■ Problem statement: Quote, please, the line with "The Blender code", the line with "return np.insert(np.array(self.stations), (1, 9), 0.0, axis=1)", and every line between them, exactly and with nothing else.

■ Data provided:
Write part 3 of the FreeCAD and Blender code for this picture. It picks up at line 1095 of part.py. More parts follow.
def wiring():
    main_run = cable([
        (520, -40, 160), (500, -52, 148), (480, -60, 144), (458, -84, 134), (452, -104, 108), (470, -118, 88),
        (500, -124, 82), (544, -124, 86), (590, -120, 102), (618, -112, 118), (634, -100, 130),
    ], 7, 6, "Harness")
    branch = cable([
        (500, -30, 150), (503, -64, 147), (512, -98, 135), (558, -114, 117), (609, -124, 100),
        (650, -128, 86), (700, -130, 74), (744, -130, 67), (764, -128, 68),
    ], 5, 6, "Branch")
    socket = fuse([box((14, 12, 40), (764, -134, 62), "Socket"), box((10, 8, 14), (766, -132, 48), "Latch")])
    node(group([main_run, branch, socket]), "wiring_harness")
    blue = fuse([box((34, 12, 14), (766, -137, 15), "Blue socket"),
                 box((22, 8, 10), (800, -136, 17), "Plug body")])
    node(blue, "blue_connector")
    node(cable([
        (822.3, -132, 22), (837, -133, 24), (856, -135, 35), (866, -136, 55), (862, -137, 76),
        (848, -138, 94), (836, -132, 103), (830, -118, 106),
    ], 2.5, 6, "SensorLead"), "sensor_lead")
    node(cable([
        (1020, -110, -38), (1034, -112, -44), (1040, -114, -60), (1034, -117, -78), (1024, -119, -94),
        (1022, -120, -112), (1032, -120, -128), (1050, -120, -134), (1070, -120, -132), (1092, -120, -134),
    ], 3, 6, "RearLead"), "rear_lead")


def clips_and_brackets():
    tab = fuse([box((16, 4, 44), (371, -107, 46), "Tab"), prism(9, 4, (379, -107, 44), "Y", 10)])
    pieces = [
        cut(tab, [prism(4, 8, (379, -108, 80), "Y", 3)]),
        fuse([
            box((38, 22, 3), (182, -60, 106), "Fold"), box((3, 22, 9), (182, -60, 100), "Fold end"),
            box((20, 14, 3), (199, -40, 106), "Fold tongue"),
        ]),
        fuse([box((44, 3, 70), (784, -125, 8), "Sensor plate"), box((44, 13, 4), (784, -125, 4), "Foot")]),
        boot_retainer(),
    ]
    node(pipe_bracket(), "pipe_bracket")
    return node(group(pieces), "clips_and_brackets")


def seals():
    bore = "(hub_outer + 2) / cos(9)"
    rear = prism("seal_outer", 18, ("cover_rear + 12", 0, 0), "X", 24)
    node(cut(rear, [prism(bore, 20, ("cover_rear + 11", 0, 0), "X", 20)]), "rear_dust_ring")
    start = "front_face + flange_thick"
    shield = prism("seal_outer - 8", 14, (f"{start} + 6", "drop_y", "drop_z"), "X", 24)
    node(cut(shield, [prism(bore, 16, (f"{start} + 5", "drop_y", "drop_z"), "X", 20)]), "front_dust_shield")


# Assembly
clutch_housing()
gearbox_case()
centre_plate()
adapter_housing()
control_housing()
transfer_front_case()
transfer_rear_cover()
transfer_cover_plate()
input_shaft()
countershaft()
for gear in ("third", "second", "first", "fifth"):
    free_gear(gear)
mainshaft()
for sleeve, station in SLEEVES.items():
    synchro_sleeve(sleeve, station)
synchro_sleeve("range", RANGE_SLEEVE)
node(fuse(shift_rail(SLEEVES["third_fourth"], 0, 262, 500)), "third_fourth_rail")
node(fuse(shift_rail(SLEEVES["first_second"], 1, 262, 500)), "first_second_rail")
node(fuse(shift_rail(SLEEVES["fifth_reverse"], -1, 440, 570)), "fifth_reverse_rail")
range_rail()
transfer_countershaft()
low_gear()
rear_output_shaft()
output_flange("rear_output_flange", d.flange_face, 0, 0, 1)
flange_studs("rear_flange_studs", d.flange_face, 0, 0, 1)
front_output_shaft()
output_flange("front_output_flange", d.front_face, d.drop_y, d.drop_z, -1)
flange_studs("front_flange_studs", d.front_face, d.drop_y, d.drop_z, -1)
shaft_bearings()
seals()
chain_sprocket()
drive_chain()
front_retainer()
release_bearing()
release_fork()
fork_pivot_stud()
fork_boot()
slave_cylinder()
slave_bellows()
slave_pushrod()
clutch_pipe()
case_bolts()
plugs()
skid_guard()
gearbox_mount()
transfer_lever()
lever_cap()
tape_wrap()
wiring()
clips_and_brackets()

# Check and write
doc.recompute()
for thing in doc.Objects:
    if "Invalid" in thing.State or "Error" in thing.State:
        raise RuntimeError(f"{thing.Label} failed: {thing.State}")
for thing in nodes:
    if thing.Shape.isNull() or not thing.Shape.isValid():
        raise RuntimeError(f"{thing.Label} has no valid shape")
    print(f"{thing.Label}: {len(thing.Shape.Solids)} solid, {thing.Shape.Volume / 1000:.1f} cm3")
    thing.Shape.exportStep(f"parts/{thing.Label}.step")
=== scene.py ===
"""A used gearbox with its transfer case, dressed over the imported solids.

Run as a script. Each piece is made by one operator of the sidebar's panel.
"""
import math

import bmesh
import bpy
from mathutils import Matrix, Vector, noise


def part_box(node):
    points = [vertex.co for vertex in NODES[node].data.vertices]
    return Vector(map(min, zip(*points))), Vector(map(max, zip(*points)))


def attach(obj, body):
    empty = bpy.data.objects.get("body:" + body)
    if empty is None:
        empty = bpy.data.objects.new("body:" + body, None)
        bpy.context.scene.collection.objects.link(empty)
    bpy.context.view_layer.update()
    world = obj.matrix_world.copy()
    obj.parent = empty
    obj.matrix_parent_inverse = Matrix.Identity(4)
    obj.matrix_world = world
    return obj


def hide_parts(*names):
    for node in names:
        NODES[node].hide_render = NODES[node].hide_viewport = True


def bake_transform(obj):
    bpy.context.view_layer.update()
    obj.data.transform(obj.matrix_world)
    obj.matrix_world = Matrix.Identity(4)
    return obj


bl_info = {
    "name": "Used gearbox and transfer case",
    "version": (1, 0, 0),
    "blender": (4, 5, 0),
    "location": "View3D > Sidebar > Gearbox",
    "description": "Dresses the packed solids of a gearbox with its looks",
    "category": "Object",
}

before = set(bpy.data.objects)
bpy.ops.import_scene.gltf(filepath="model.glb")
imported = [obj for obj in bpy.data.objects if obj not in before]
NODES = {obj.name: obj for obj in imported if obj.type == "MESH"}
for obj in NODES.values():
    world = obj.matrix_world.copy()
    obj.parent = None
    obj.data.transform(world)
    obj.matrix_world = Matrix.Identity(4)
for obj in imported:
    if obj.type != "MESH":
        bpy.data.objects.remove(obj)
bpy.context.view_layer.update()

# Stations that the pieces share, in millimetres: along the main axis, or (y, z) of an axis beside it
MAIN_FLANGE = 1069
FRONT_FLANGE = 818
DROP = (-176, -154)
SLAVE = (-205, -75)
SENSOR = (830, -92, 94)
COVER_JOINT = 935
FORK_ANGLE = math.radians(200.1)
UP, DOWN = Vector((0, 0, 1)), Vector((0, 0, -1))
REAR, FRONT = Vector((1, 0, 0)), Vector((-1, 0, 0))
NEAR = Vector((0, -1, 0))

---

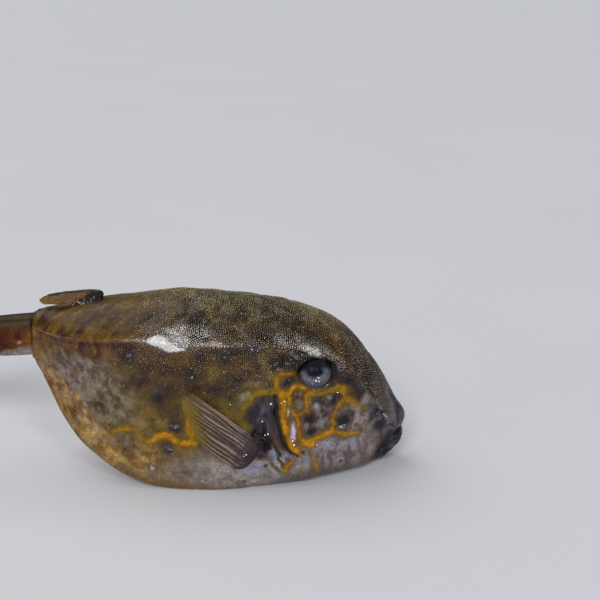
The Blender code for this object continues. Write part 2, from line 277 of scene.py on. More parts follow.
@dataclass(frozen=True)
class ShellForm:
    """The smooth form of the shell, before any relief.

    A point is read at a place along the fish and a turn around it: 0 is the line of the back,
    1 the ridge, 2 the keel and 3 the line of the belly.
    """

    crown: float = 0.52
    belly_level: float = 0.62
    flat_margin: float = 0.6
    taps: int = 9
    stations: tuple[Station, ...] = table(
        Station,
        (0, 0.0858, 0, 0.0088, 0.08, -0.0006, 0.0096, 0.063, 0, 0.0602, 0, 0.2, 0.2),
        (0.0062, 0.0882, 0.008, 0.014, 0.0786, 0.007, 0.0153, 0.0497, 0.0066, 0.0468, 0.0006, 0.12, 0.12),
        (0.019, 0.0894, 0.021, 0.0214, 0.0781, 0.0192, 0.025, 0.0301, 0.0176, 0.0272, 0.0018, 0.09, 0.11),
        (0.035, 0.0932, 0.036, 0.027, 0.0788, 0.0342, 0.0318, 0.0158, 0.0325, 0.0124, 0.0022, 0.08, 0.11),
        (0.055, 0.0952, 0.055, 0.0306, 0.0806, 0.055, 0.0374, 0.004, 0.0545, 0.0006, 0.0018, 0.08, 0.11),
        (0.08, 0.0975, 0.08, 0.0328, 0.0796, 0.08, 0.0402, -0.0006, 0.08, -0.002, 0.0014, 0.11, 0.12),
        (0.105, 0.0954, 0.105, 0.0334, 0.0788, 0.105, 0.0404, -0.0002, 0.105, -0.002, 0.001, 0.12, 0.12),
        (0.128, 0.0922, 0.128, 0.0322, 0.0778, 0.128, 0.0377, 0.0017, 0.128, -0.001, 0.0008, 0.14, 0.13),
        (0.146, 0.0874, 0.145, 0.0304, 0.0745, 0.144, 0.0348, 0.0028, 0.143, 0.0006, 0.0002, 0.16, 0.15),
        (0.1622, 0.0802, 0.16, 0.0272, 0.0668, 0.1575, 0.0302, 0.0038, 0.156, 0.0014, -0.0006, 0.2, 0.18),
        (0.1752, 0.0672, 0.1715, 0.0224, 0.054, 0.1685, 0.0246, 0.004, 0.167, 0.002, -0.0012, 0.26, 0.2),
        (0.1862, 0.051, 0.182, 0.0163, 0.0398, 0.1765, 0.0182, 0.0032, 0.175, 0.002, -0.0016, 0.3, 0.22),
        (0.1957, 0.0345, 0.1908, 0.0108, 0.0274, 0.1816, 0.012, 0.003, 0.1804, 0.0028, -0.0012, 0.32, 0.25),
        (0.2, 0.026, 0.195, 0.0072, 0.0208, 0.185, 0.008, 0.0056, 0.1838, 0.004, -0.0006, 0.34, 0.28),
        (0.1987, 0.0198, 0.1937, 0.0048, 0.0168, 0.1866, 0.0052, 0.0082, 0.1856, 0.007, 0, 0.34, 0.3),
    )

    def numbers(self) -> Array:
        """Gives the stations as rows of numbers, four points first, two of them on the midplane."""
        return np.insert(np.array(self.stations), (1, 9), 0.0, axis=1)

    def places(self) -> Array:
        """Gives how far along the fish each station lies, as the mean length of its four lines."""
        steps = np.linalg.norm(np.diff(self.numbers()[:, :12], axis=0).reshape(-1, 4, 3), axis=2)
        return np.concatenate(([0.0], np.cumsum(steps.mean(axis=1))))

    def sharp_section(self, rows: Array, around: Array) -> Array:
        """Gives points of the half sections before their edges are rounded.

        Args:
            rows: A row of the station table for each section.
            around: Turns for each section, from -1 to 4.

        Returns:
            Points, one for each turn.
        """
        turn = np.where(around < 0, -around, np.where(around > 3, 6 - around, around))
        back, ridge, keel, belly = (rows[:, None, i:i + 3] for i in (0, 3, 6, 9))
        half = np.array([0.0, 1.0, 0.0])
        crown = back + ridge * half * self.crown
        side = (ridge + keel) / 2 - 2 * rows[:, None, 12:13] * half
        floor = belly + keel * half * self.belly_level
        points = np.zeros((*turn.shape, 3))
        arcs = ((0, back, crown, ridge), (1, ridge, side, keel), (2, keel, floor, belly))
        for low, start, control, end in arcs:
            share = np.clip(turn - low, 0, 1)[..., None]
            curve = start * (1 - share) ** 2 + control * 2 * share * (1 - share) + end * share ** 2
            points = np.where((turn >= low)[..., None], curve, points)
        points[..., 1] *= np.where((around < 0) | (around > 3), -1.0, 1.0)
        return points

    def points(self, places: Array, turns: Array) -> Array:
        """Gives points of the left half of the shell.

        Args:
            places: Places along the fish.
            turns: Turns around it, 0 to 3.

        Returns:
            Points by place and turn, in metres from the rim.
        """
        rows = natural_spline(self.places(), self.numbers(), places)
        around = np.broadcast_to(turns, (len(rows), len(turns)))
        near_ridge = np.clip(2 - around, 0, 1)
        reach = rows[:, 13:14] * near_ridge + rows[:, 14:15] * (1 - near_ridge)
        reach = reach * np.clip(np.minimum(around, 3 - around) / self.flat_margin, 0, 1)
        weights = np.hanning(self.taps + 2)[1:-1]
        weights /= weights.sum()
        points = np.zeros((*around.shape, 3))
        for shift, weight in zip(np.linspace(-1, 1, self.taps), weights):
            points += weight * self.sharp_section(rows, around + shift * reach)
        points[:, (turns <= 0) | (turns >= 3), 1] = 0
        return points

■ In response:
The Blender code for this object continues. Write part 2, from line 277 of scene.py on. More parts follow.
@dataclass(frozen=True)
class ShellForm:
    """The smooth form of the shell, before any relief.

    A point is read at a place along the fish and a turn around it: 0 is the line of the back,
    1 the ridge, 2 the keel and 3 the line of the belly.
    """

    crown: float = 0.52
    belly_level: float = 0.62
    flat_margin: float = 0.6
    taps: int = 9
    stations: tuple[Station, ...] = table(
        Station,
        (0, 0.0858, 0, 0.0088, 0.08, -0.0006, 0.0096, 0.063, 0, 0.0602, 0, 0.2, 0.2),
        (0.0062, 0.0882, 0.008, 0.014, 0.0786, 0.007, 0.0153, 0.0497, 0.0066, 0.0468, 0.0006, 0.12, 0.12),
        (0.019, 0.0894, 0.021, 0.0214, 0.0781, 0.0192, 0.025, 0.0301, 0.0176, 0.0272, 0.0018, 0.09, 0.11),
        (0.035, 0.0932, 0.036, 0.027, 0.0788, 0.0342, 0.0318, 0.0158, 0.0325, 0.0124, 0.0022, 0.08, 0.11),
        (0.055, 0.0952, 0.055, 0.0306, 0.0806, 0.055, 0.0374, 0.004, 0.0545, 0.0006, 0.0018, 0.08, 0.11),
        (0.08, 0.0975, 0.08, 0.0328, 0.0796, 0.08, 0.0402, -0.0006, 0.08, -0.002, 0.0014, 0.11, 0.12),
        (0.105, 0.0954, 0.105, 0.0334, 0.0788, 0.105, 0.0404, -0.0002, 0.105, -0.002, 0.001, 0.12, 0.12),
        (0.128, 0.0922, 0.128, 0.0322, 0.0778, 0.128, 0.0377, 0.0017, 0.128, -0.001, 0.0008, 0.14, 0.13),
        (0.146, 0.0874, 0.145, 0.0304, 0.0745, 0.144, 0.0348, 0.0028, 0.143, 0.0006, 0.0002, 0.16, 0.15),
        (0.1622, 0.0802, 0.16, 0.0272, 0.0668, 0.1575, 0.0302, 0.0038, 0.156, 0.0014, -0.0006, 0.2, 0.18),
        (0.1752, 0.0672, 0.1715, 0.0224, 0.054, 0.1685, 0.0246, 0.004, 0.167, 0.002, -0.0012, 0.26, 0.2),
        (0.1862, 0.051, 0.182, 0.0163, 0.0398, 0.1765, 0.0182, 0.0032, 0.175, 0.002, -0.0016, 0.3, 0.22),
        (0.1957, 0.0345, 0.1908, 0.0108, 0.0274, 0.1816, 0.012, 0.003, 0.1804, 0.0028, -0.0012, 0.32, 0.25),
        (0.2, 0.026, 0.195, 0.0072, 0.0208, 0.185, 0.008, 0.0056, 0.1838, 0.004, -0.0006, 0.34, 0.28),
        (0.1987, 0.0198, 0.1937, 0.0048, 0.0168, 0.1866, 0.0052, 0.0082, 0.1856, 0.007, 0, 0.34, 0.3),
    )

    def numbers(self) -> Array:
        """Gives the stations as rows of numbers, four points first, two of them on the midplane."""
        return np.insert(np.array(self.stations), (1, 9), 0.0, axis=1)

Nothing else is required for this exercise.